If you’re replaying for mastery, focus on syncing movement, optimizing ability usage, and minimizing resets. Think less about speedrunning and more about consistency, especially in sequences where one player’s mistake instantly resets both.
Best Practices for Side Story Cleanup
Side Stories are best handled immediately after unlocking them, but if you miss one, plan a dedicated replay session. Jumping in cold after hours away from that chapter’s mechanics can feel punishing, even if the Side Story itself is short. Warm up by replaying the surrounding sub-chapter to re-learn movement physics and ability interactions.

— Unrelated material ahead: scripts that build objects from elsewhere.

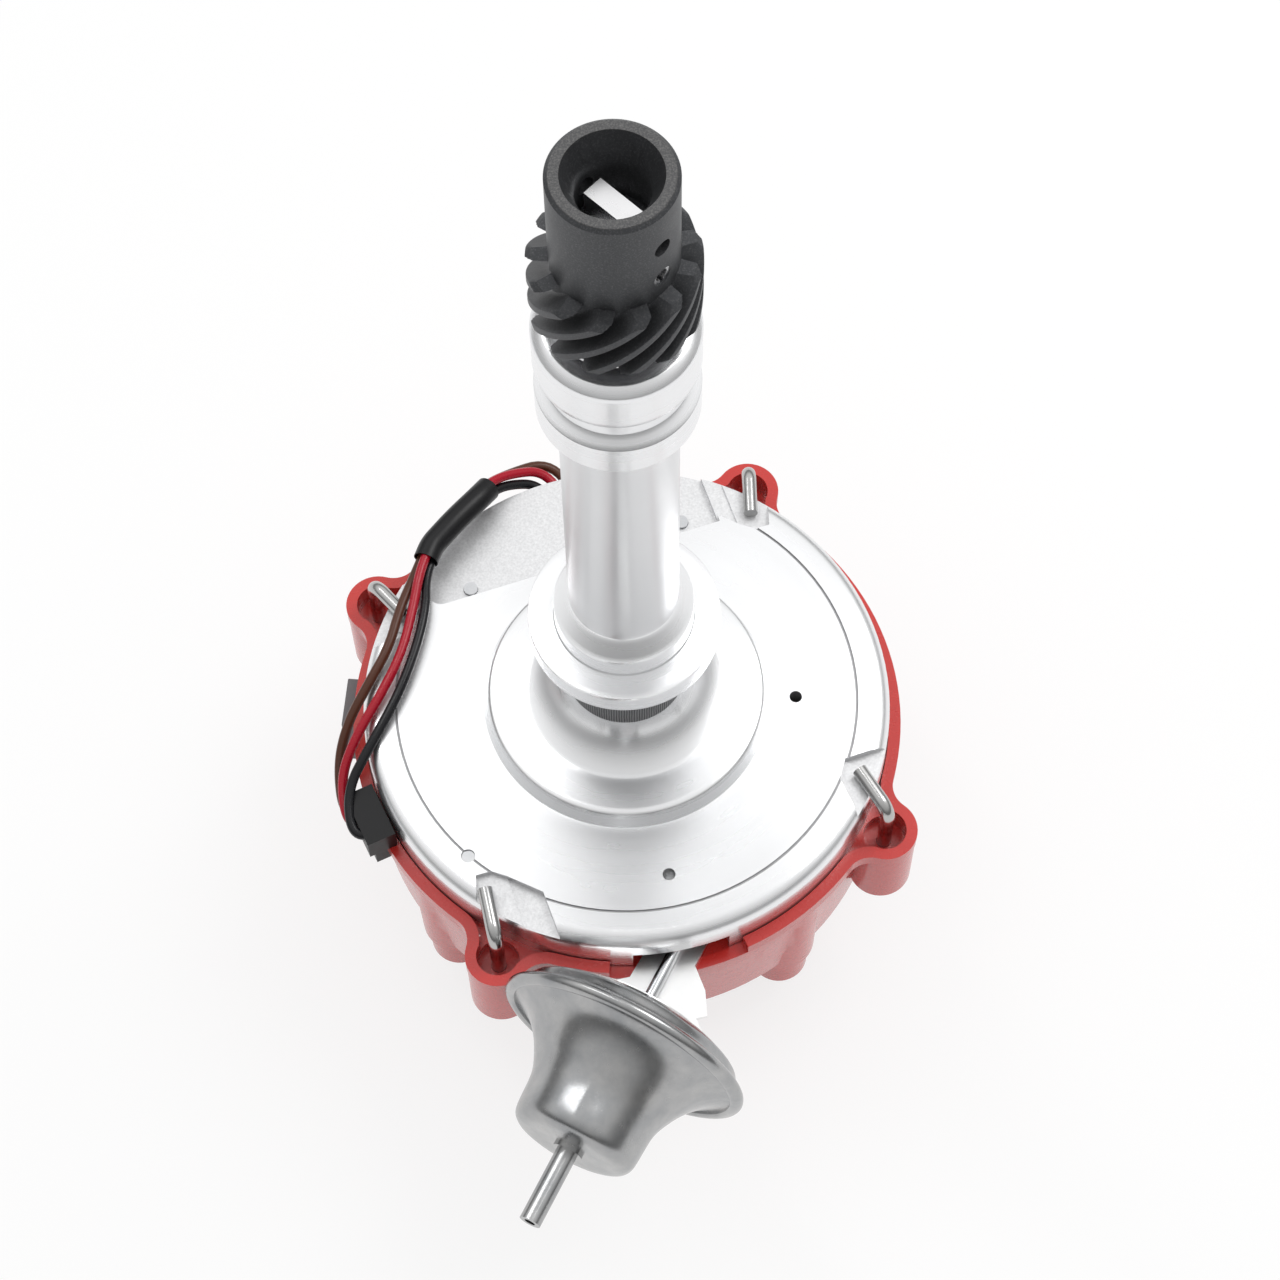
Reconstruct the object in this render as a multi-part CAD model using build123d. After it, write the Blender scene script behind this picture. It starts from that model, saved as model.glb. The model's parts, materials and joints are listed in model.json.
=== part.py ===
"""Large-cap electronic ignition distributor, standing on its coil cover with the drive gear up.

Millimetres. The origin is the centre of the mounting collar's seating face on the shaft axis,
+Z runs along the shaft towards the drive gear, and -Z runs down through the bowl to the cap.
"""

import os
from math import acos, cos, pi, radians, sin, sqrt, tan

from build123d import *

# Fits and clearances
running = 0.05            # radial clearance of a turning pin or shaft
stand_off = 0.3           # gap beside a curved face that must not touch
slip = 0.1                # gap under a part that slides or swings on a flat face

# Shaft and gear
shaft_r = 6.35
hub_end_z = 197.0         # open end of the gear's hub
hub_r = 13.9
hub_chamfer = 0.9
hub_mouth_r = 10.8
hub_bore_r = 8.0
hub_mouth_depth = 6.0
hub_bore_depth = 19.0
tang_length = 11.8
tang_width = 5.0
tang_depth = 10.0         # tang's free end, measured down from the hub's end
pin_angle = -45.0         # direction of the tang, the roll pin and the cross hole
roll_pin_r = 2.4
roll_pin_drop = 22.8
cross_hole_r = 2.2
cross_hole_drop = 12.3
gear_teeth = 13
gear_top_z = 168.0
gear_width = 19.5
gear_pitch_r = 16.6
gear_tip_r = 18.7
gear_root_r = 13.4
gear_pressure_deg = 27.2
gear_twist_deg = 68.0
gear_tip_chamfer = 1.3
gear_boss_r = 12.6
gear_boss_height = 1.6
shim_thickness = 0.8
thrust_thickness = 2.0
washer_r = 12.2

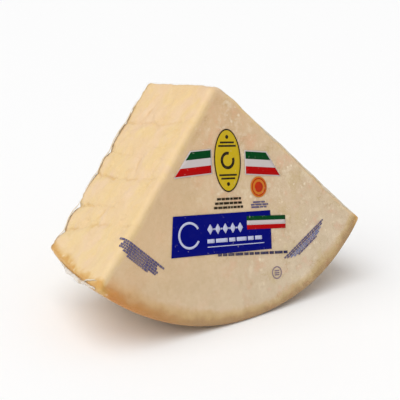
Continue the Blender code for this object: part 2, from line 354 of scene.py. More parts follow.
def turn(start, end, share):
    """A direction on the quarter turn from start to end."""
    angle = share * pi / 2
    return start * cos(angle) + end * sin(angle)


def outline_point(key, depth, skin):
    """Place and outward direction, both in X and Z, and the marks of cracks there."""
    kind, strip, share = key
    radius = rind_radius(depth)
    ridge = ridge_point(depth)
    corner_round = left_rind_round(depth)
    left_end = radius - corner_round
    right_radius = radius + rind_swell(1.0)
    right_reach = sqrt(right_radius * right_radius - ridge.length_squared)
    right_end = right_reach - RIGHT_RIND_ROUND
    top_round = ridge_round(depth)
    left_start = top_round - ridge.length
    if kind == "ridge":
        out = turn(RIGHT_OUT, LEFT_OUT, share)
        centre = ridge + top_round * (LEFT_DOWN + RIGHT_DOWN)
        crown = left_crown(left_start, left_end, depth) * share * share
        return centre + top_round * out + LEFT_OUT * crown, out, NO_MARKS
    if kind == "left":
        down = strip_radius(LEFT_STEPS, strip, share, depth, left_start, left_end)
        relief = step_relief(LEFT_STEPS, down, depth, skin["soft"])
        relief += break_relief(down, depth, skin["soft"]) + left_crown(down, left_end, depth)
        marks = crack_marks(LEFT_STEPS, down, depth) if skin["grain"] else NO_MARKS
        return LEFT_DOWN * down + LEFT_OUT * relief, LEFT_OUT, marks
    if kind == "left corner":
        out = turn(LEFT_OUT, LEFT_DOWN, share)
        centre = LEFT_DOWN * left_end - LEFT_OUT * corner_round
        return centre + corner_round * out, out, NO_MARKS
    if kind == "right corner":
        out = turn(RIGHT_DOWN, RIGHT_OUT, share)
        centre = ridge + RIGHT_DOWN * right_end - RIGHT_OUT * RIGHT_RIND_ROUND
        return centre + RIGHT_RIND_ROUND * out, out, NO_MARKS
    if kind == "right":
        down = strip_radius(RIGHT_STEPS, strip, share, depth, top_round, right_end)
        relief = step_relief(RIGHT_STEPS, down, depth, skin["soft"])
        marks = crack_marks(RIGHT_STEPS, down, depth) if skin["grain"] else NO_MARKS
        return ridge + RIGHT_DOWN * down + RIGHT_OUT * relief, RIGHT_OUT, marks
    left_angle = -HALF_ANGLE + asin(corner_round / radius)
    right_angle = HALF_ANGLE + asin((ridge.length - RIGHT_RIND_ROUND) / right_radius)
    angle = left_angle + share * (right_angle - left_angle)
    out = Vector((sin(angle), -cos(angle)))
    return (radius + rind_swell(share)) * out, out, NO_MARKS


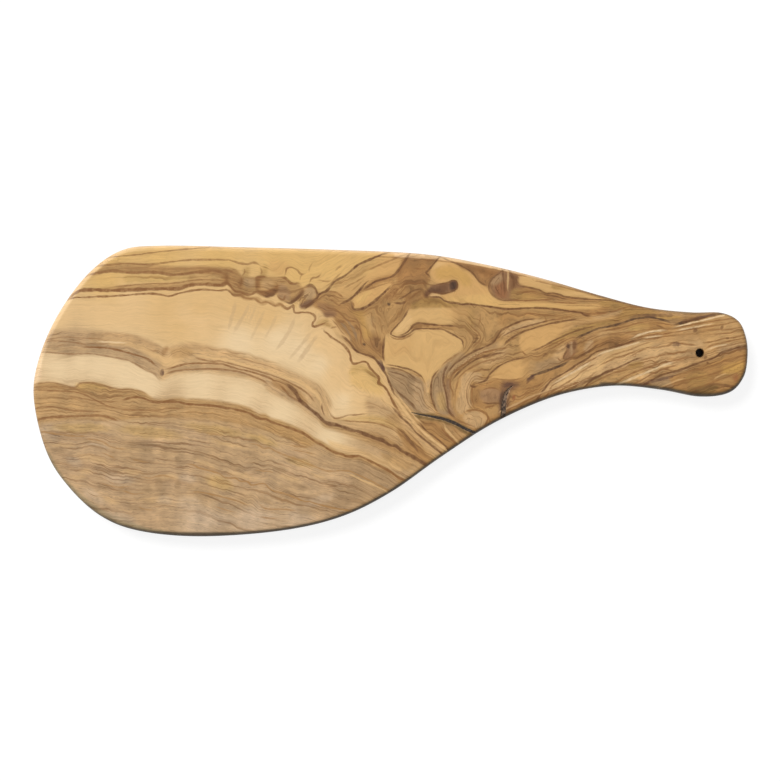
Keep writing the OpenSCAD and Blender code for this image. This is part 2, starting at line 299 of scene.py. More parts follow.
    ("fawn", 0.8, 1.2, [413,383, 419,380, 424,386, 423.5,396, 425,404, 429,412, 420,413, 415,404, 413,394]),
    ("tan", 0.9, 0.6, [424,384, 430,379, 430.5,384, 429,391, 429.5,398, 431,405, 436,412.5, 430,413, 426,405,
     424.5,396]),
    ("drab", 0.95, 0.8, [432,380, 437,373, 443,366.5, 449,362, 452,366, 447,373, 444,381, 444,388, 450,413,
     440,414, 436,408, 433,401, 431.5,393]),
    ("olive", 0.5, 1.4, [437,394, 443,392, 446,404, 445,411, 439,408]),
    ("dusk", 0.7, 0.8, [446,380, 450,380, 452,404, 457,416, 450,414, 447,402, 445,390]),
    ("clay", 0.85, 1.0, [452,374, 458,370, 462,372, 458,380, 456,390, 455,400, 456,408, 460,414, 456,416,
     452,406, 451,394, 451,384]),
    ("tan", 0.95, 0.7, [461,378, 466,373, 474,372, 482,374, 478,378, 471,382, 470,390, 470,398, 471.5,406,
     462,414, 457.5,412, 455.5,405, 460,390]),
    ("hazel", 0.9, 0.8, [472,384, 480,383, 498,386, 503,390, 503,398, 501,404, 490,404, 478,410, 473,408,
     471,398, 471,390]),
    ("dusk", 0.7, 1.0, [480,391, 488,388, 498,389, 501,396, 498,402, 486,403, 480,398]),
    ("clay", 0.85, 0.7, [484,409, 492,405.5, 501,405.5, 503,411, 494,415, 488,416]),
    ("tan", 0.95, 0.6, [464,414.5, 469,411.5, 477,411, 483,413.5, 487,418.5, 484,425, 478,428, 470,427,
     465,422.5, 463,418]),
    ("honey", 0.95, 0.7, [488,379, 497,370, 503,365.5, 510,362, 518,359.5, 525,359.5, 527.5,364, 527,372,
     522,377.5, 512,379.5]),
    ("hazel", 0.9, 1.0, [484,381, 515,380.5, 532,378, 538,382, 538,390, 526,394, 512,392, 504,388, 490,386]),
    ("tan", 0.7, 0.9, [474,378, 484,378.5, 489,380, 483,382.5, 474,382]),
    ("clay", 0.7, 1.2, [528,358, 540,352, 552,349, 560,343, 566,342, 564,350, 556,356, 548,366, 540,371,
     530,374]),
    ("drab", 0.7, 1.2, [529,362, 540,362, 552,358, 564,361, 552,367, 530,375]),
    ("tan", 0.8, 1.0, [552,357, 556,351, 562,346, 566,346, 565,352, 562,357, 557,361]),
    ("cocoa", 0.7, 0.9, [565,344, 576,340, 576,351, 572,357, 566,360, 563,357, 566,351]),
    ("fawn", 0.7, 0.6, [569.7,343, 572.3,342, 572.5,353, 570,355]),
    ("hazel", 0.7, 1.0, [532,384, 545,373, 560,367, 572,361, 584,357, 590,353, 594,352, 584,361, 556,376.5,
     547,383, 540,391]),
    ("tan", 0.95, 0.9, [540,392, 547,384, 553,380, 586,363, 596,356, 606,351, 618,348, 644,340, 660,337,
     676,337, 690,336, 702,338, 702,345, 676,349.5, 664,353, 610,372, 600,377, 590,381, 560,389]),
    ("sand", 0.7, 1.4, [556,384, 600,359, 605,362, 600,370, 590,375, 566,385]),
    ("amber", 0.6, 1.2, [598,358, 606,353, 650,342, 650,347, 634,353, 616,358, 606,362, 600,366]),
    ("clay", 0.7, 1.0, [598,379, 612,372.5, 634,365, 644,369, 624,380, 612,384, 600,383]),
    ("khaki", 0.7, 0.9, [628,364, 636,361.5, 643,362.5, 640,366.5, 630,368.5]),
    ("moss", 0.5, 0.9, [584,382, 592,377, 602,375, 600,380, 592,384]),
    ("khaki", 0.7, 1.0, [600,299, 612,299, 640,308, 655,311, 656,316, 630,318, 616,321, 620,315, 612,309,
     600,306]),
    ("tan", 0.75, 0.7, [590,317, 604,314.5, 622,309, 618,314.5, 606,317.5, 596,319.3]),
    ("ochre", 0.7, 0.8, [655,314.5, 668,315, 680,316.5, 683,320, 674,322, 656,317]),
    ("drab", 0.7, 0.8, [664,320, 676,318.5, 686,320, 680,323, 671,324.3]),
    ("clay", 0.8, 0.8, [684,311, 700,310, 716,311, 708,315, 696,318.5, 688,319]),
    ("olive", 0.7, 0.8, [628,327, 636,324.7, 648,324, 649,328, 638,330.5, 630,331]),
    ("hazel", 0.8, 0.9, [650,319, 660,321, 670,325, 670,329, 652,332, 649,325]),
    ("biscuit", 0.8, 1.4, [694,324, 704,319, 720,315, 736,316, 746,326, 748,341, 734,344, 718,345, 704,345,
     698,336]),
    ("fawn", 0.6, 1.2, [716,350, 724,345, 736,343, 747,343, 748,349, 734,351, 722,355]),
    ("tan", 0.7, 0.9, [640,376, 664,365.5, 677,361, 676,364, 652,376, 642,380]),
    ("drab", 0.85, 0.9, [650,381, 662,376, 688,369, 692,375, 678,382, 670,388, 652,386]),
    ("hazel", 0.95, 1.0, [668,377, 730,354, 748,351, 750,362, 749,372, 744,384, 734,391, 718,396, 704,398,
     690,396, 676,391]),
    ("khaki", 0.6, 2.0, [686,376, 700,372, 709,376, 704,385, 690,386]),
    ("ochre", 0.85, 1.4, [723,367, 732,363.5, 742,362, 745,368, 738,373, 728,374.5, 721,373]),
    ("clay", 0.6, 1.0, [718,377, 730,373, 737,374, 732,380, 722,383]),
    ("moss", 0.65, 1.0, [688,389, 704,384.5, 718,386, 714,391, 702,396, 688,393]),
    ("rust", 0.5, 0.9, [732,377, 736,374, 738,378, 735,382]),
    # Below the crack
    ("hazel", 0.85, 0.9, [418,421, 428,421, 438,422, 453,441, 459,446, 452,452, 444,447, 428,431, 421,425]),
    ("biscuit", 0.9, 0.9, [441,423, 452,424, 462,428, 470,433, 468,440, 460,445, 453,439]),
    ("tan", 0.7, 1.2, [398,412, 406,415, 424,433, 448,453, 440,458, 426,448, 412,436, 402,426]),
    ("hazel", 0.85, 1.2, [396,428, 404,431, 432,460, 420,462, 400,438]),
    ("clay", 0.75, 2.0, [452,308, 462,307, 468,316, 466,328, 456,330, 453,320]),
    ("clay", 0.7, 2.2, [522,356, 527,350, 534,352, 536,362, 532,376, 524,380]),
    ("plum", 0.5, 1.5, [499,414, 499,402, 501,384, 506,381, 513,381.5, 519,383, 517,388, 511,391, 509,398,
     509,408, 508,413]),
    ("hazel", 0.45, 3.0, [640,320, 670,321, 700,314, 722,318, 712,332, 690,342, 660,344, 640,336]),
    # Edges: a painted highlight strip above, painted grey and dark shade below
    ("rimPaintedHighlight", 0.5, 0.6, [395,250, 425,252.5, 455,256.5, 515,267, 560,279, 560,283, 530,276, 491,268,
     461,262.7, 431,259.4, 395,257]),
    ("rimPaintedHighlight", 0.6, 0.8, [33,346, 42,347, 42.5,362, 41,379, 33,381]),
    ("rimGrey", 0.5, 0.8, [48.5,450, 63,475, 88,499.5, 105,511, 128,519.5, 138,524.5, 150,528.5, 168,531.5,
     168,540, 130,537, 105,525, 80,504, 55,479, 41,450]),
    ("rimPaintedShade", 0.8, 0.6, [150,531, 200,532, 250,531, 300,525, 345,513, 380,496, 412,476, 416,482, 385,504,
     345,522, 300,534, 250,540, 200,543, 150,539]),
    ("rimPaintedShade", 0.7, 0.6, [600,382, 640,384, 670,388, 700,393, 725,391, 738,384, 746,392, 725,402, 700,403,
     670,398, 640,391, 600,390]),
    # Darker along the lower edge between the crack and the waist
    ("soot", 0.6, 1.2, [446,452, 452,446.5, 482,427, 502,415.5, 526,403.5, 540,397.5, 562,391, 566,396,
     530,412, 480,438, 455,455]),
]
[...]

For completionists, it helps to communicate roles before entering. Decide who leads positioning, who reacts, and who calls resets. That clarity reduces frustration and keeps retries efficient rather than chaotic.
Avoiding Narrative Whiplash on Replays
While Chapter Select makes everything accessible, narrative tone still matters. Jumping between early-game whimsy and late-game intensity can feel jarring, especially for returning players revisiting favorite moments. Group your replays by chapter type or mechanical theme to preserve flow, even when story beats aren’t your focus.
If you’re replaying purely for gameplay, consider muting dialogue and focusing on execution. If you’re replaying for story appreciation, commit to full chapters rather than isolated moments so emotional arcs land as intended.
Completionist Mindset: Plan First, Replay Second
The chapter list works best as a planning tool, not a checklist. Before replaying, identify exactly what you’re missing and which chapter contains it, then commit to finishing that chapter in one sitting. This minimizes redundant playtime and keeps both players aligned on goals.
It Takes Two rewards patience, communication, and respect for its structure. Whether you’re chasing full completion or just reliving standout mechanics, replaying with intention turns the chapter list into a roadmap rather than a chore. That’s where the game truly shines, long after the credits roll.